Recorded data =>
** BEGIN **

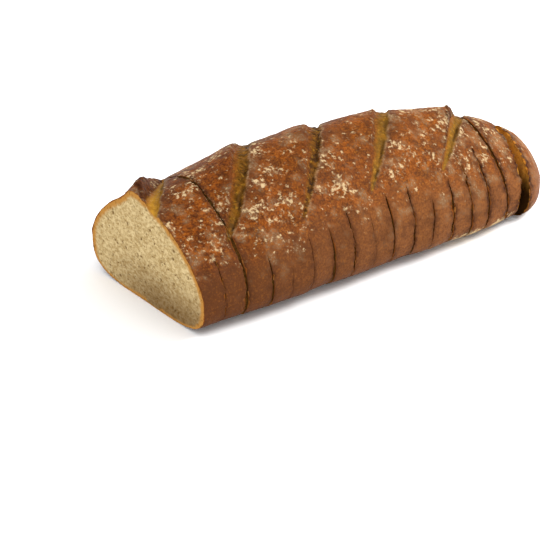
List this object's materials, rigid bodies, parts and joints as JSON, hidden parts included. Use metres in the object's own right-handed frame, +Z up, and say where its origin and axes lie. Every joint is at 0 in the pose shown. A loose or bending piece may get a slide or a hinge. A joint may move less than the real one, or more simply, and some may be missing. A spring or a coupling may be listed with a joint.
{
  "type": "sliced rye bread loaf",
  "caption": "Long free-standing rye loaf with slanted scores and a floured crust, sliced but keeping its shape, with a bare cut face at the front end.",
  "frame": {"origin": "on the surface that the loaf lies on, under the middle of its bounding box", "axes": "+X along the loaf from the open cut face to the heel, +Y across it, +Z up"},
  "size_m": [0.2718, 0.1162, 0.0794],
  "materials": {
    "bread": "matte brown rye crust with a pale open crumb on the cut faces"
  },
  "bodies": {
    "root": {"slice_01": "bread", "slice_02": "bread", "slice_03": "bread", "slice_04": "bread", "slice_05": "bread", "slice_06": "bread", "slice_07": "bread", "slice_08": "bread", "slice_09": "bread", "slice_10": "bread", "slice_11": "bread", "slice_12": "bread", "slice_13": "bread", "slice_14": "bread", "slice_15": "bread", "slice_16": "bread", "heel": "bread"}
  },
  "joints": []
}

** END **

Exercise instructions =>
Reproduce the listing in full. Keep it exactly as written.

Solution for this problem =>
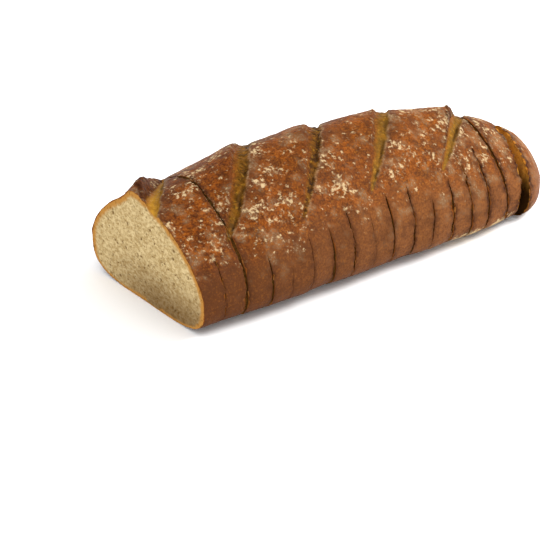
List this object's materials, rigid bodies, parts and joints as JSON, hidden parts included. Use metres in the object's own right-handed frame, +Z up, and say where its origin and axes lie. Every joint is at 0 in the pose shown. A loose or bending piece may get a slide or a hinge. A joint may move less than the real one, or more simply, and some may be missing. A spring or a coupling may be listed with a joint.
{
  "type": "sliced rye bread loaf",
  "caption": "Long free-standing rye loaf with slanted scores and a floured crust, sliced but keeping its shape, with a bare cut face at the front end.",
  "frame": {"origin": "on the surface that the loaf lies on, under the middle of its bounding box", "axes": "+X along the loaf from the open cut face to the heel, +Y across it, +Z up"},
  "size_m": [0.2718, 0.1162, 0.0794],
  "materials": {
    "bread": "matte brown rye crust with a pale open crumb on the cut faces"
  },
  "bodies": {
    "root": {"slice_01": "bread", "slice_02": "bread", "slice_03": "bread", "slice_04": "bread", "slice_05": "bread", "slice_06": "bread", "slice_07": "bread", "slice_08": "bread", "slice_09": "bread", "slice_10": "bread", "slice_11": "bread", "slice_12": "bread", "slice_13": "bread", "slice_14": "bread", "slice_15": "bread", "slice_16": "bread", "heel": "bread"}
  },
  "joints": []
}